- Russian: Ася
- Directed by: Iosif Kheifits
- Written by: Iosif Kheifits; Ivan Turgenev;
- Starring: Elena Koreneva; Igor Kostolevsky; Vyacheslav Yezepov;
- Cinematography: Genrikh Marandzhyan
- Edited by: Raisa Izakson
- Music by: Oleg Karavaychuk
- Production company: Lenfilm
- Release date: 1977;
- Running time: 98 min.
- Country: Soviet Union
- Language: Russian

= Asya (film) =

Asya (Ася) is a 1977 Soviet romantic drama film directed by Iosif Kheifits. It is an adaptation of the 1857 novella Asya by Ivan Turgenev.

== Plot ==
The film is set on the banks of the Rhine.

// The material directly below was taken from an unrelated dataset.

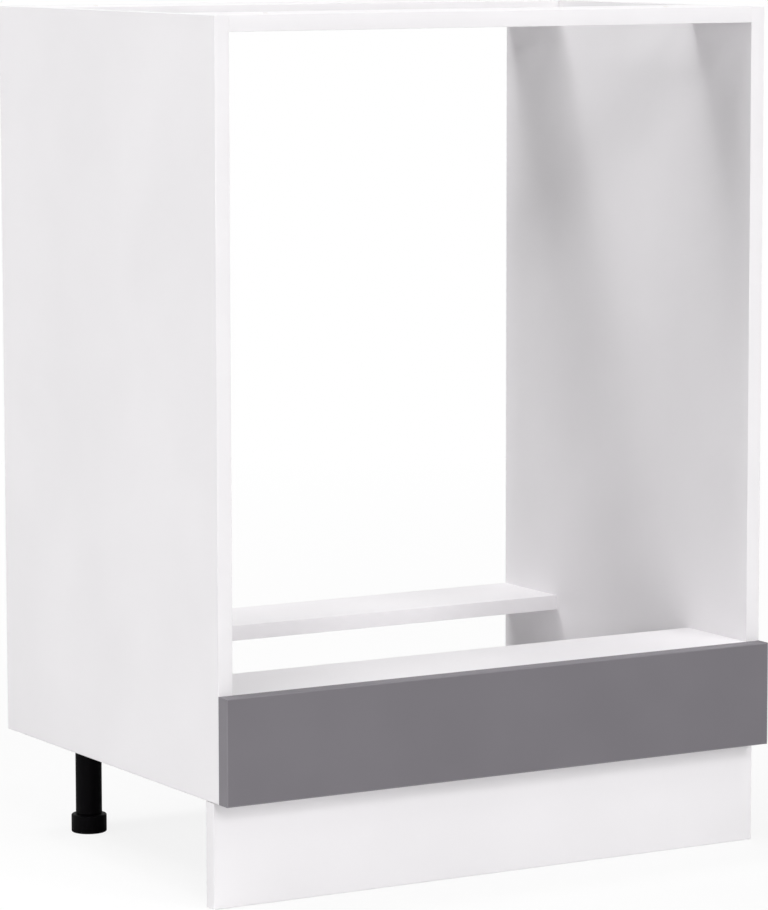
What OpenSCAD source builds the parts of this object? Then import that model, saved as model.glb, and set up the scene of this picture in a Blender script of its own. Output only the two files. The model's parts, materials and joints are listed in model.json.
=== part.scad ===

The protagonist N.N. is a strange girl named Asya, who has an extraordinary power of love.

== Cast ==
- Elena Koreneva as Asya
- Igor Kostolevsky as Gagin
- Vyacheslav Yezepov as N.N.
- Gertrud Brendler as episode
- Kirill Gun as cashier at the shipping company
- Yuri Medvedev as russian man in a German restaurant
== Production==
Andrei Mironov auditioned for the role of Gagin.
==Awards==
Prizes for Best Actress (Elena Koreneva) Locarno International Film Festival (Switzerland, 1976), at the Taormina Film Fest (Italy, 1978), and International Film Festival in Cobourg (France, 1977).